__Problem description__. Reproduce exactly the lines from the one containing "with Locations((lower_tie_middle, front_y" down to the one containing "if empty is", including both of those lines, and nothing else.

__Input records__.
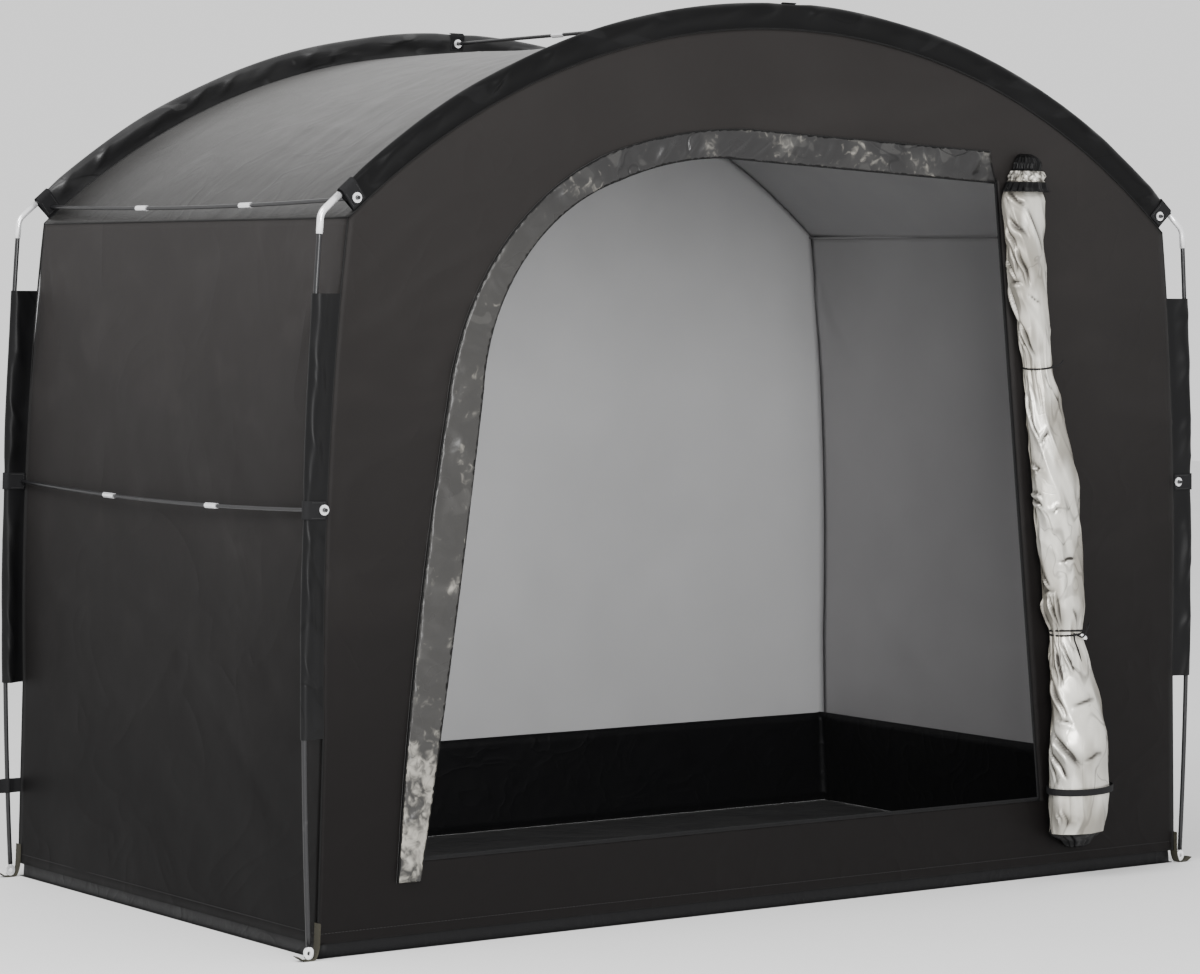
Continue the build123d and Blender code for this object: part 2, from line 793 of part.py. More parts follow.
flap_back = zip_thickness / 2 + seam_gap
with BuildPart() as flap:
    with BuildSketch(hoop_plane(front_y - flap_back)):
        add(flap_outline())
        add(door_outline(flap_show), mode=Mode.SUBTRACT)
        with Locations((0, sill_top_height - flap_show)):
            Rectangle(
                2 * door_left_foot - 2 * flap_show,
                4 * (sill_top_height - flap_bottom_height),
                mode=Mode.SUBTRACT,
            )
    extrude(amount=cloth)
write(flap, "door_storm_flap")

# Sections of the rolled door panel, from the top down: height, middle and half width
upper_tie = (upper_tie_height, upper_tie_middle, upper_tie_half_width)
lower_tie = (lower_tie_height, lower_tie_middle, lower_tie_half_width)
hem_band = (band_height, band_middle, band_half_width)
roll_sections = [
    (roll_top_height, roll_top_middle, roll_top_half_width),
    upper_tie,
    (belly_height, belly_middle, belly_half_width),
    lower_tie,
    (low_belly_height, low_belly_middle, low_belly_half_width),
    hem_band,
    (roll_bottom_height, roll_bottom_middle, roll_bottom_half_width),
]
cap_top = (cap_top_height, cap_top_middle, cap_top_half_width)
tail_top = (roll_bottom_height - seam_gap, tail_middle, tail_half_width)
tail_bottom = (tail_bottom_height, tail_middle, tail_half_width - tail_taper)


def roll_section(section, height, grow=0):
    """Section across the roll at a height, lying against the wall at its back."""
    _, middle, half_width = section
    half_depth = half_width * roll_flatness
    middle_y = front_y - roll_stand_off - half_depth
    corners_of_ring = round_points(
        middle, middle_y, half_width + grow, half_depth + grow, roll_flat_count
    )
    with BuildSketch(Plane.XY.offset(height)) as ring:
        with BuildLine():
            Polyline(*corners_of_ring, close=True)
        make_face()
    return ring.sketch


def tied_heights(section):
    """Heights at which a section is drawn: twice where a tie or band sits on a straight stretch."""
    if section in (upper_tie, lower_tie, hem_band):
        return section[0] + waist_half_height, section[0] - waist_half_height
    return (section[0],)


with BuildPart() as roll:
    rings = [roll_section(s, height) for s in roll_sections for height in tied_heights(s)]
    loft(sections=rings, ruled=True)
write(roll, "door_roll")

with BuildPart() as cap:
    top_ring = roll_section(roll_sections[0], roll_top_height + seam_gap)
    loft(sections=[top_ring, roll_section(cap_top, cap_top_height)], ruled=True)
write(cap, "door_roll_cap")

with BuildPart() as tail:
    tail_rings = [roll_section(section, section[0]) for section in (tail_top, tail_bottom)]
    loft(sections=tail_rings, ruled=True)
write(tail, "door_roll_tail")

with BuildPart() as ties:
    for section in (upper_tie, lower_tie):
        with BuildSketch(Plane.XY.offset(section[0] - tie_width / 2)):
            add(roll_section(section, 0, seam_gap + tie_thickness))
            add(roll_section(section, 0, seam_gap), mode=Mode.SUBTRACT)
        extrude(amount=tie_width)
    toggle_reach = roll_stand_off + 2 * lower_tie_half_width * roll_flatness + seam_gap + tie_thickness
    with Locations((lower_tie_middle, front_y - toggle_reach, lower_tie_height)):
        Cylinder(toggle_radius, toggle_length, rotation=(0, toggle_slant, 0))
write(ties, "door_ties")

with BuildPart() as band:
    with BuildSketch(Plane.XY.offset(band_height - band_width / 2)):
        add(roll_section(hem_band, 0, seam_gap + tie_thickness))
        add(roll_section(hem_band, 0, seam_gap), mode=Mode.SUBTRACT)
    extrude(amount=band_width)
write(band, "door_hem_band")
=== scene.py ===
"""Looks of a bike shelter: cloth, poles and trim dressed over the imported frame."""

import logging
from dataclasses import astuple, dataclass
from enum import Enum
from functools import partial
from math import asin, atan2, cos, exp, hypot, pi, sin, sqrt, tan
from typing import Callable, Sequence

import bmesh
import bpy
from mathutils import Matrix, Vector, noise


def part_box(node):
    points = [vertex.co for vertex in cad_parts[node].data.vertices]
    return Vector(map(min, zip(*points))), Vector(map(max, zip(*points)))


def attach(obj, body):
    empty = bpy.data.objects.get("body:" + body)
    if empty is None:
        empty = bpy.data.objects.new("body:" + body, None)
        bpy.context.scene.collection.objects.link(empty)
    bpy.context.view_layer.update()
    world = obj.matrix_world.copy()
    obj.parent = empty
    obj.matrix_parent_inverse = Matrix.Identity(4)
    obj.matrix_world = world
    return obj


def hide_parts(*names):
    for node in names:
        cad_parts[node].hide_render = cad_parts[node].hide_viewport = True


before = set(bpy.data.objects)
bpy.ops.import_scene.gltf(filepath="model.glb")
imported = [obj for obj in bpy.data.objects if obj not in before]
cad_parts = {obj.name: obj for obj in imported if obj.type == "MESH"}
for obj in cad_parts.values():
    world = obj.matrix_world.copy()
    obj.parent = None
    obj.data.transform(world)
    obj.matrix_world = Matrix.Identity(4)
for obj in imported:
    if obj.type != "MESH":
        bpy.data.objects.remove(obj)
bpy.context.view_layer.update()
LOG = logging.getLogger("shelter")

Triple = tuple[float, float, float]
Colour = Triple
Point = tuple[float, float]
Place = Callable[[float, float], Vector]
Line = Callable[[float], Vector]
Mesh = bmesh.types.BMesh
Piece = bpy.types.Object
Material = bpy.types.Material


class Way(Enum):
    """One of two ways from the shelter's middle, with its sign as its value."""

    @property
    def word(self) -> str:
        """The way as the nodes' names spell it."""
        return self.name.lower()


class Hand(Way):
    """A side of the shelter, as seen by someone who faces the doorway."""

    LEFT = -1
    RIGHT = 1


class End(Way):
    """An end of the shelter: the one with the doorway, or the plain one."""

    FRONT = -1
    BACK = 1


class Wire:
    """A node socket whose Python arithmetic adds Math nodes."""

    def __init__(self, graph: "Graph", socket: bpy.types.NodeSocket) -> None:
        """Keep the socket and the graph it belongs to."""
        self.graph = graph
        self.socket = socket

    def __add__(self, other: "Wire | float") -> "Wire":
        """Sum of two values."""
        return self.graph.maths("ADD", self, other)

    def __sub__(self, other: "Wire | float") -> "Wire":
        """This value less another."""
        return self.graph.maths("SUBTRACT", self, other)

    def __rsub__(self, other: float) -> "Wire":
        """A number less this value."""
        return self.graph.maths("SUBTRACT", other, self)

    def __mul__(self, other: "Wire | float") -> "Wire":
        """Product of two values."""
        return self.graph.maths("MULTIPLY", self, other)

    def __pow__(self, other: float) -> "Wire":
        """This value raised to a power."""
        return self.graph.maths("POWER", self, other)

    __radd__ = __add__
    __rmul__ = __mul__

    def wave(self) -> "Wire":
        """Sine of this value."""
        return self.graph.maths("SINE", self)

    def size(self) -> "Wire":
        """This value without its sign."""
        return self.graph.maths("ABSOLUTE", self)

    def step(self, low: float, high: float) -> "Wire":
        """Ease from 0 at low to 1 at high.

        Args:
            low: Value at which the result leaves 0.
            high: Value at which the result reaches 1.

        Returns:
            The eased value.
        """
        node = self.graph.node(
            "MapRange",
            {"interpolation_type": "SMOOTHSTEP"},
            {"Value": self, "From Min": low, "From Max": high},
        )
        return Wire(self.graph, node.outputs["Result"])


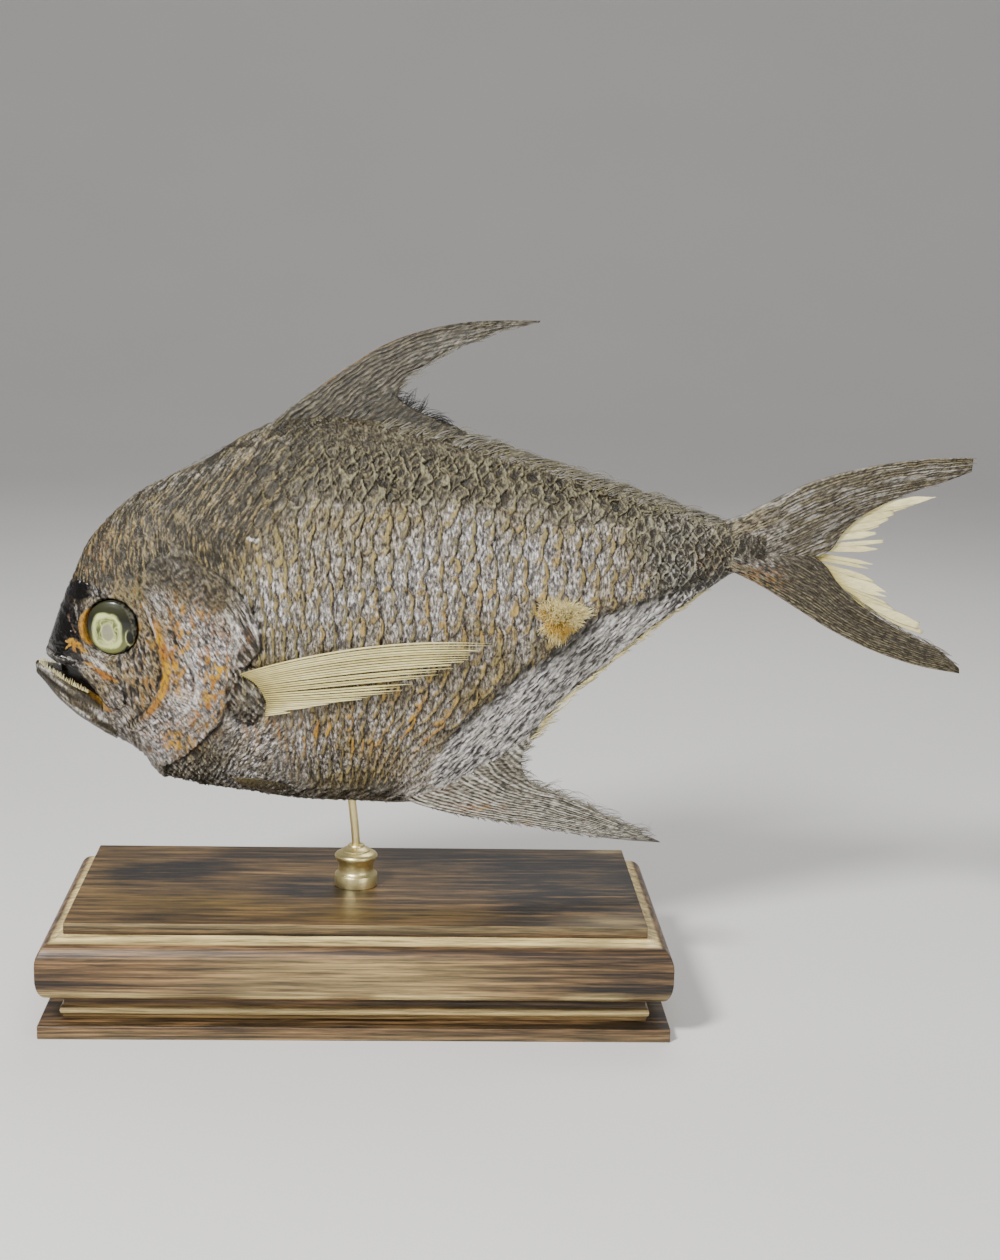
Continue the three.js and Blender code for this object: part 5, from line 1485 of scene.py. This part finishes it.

__Full output__.
    with Locations((lower_tie_middle, front_y - toggle_reach, lower_tie_height)):
        Cylinder(toggle_radius, toggle_length, rotation=(0, toggle_slant, 0))
write(ties, "door_ties")

with BuildPart() as band:
    with BuildSketch(Plane.XY.offset(band_height - band_width / 2)):
        add(roll_section(hem_band, 0, seam_gap + tie_thickness))
        add(roll_section(hem_band, 0, seam_gap), mode=Mode.SUBTRACT)
    extrude(amount=band_width)
write(band, "door_hem_band")
=== scene.py ===
"""Looks of a bike shelter: cloth, poles and trim dressed over the imported frame."""

import logging
from dataclasses import astuple, dataclass
from enum import Enum
from functools import partial
from math import asin, atan2, cos, exp, hypot, pi, sin, sqrt, tan
from typing import Callable, Sequence

import bmesh
import bpy
from mathutils import Matrix, Vector, noise


def part_box(node):
    points = [vertex.co for vertex in cad_parts[node].data.vertices]
    return Vector(map(min, zip(*points))), Vector(map(max, zip(*points)))


def attach(obj, body):
    empty = bpy.data.objects.get("body:" + body)
    if empty is None:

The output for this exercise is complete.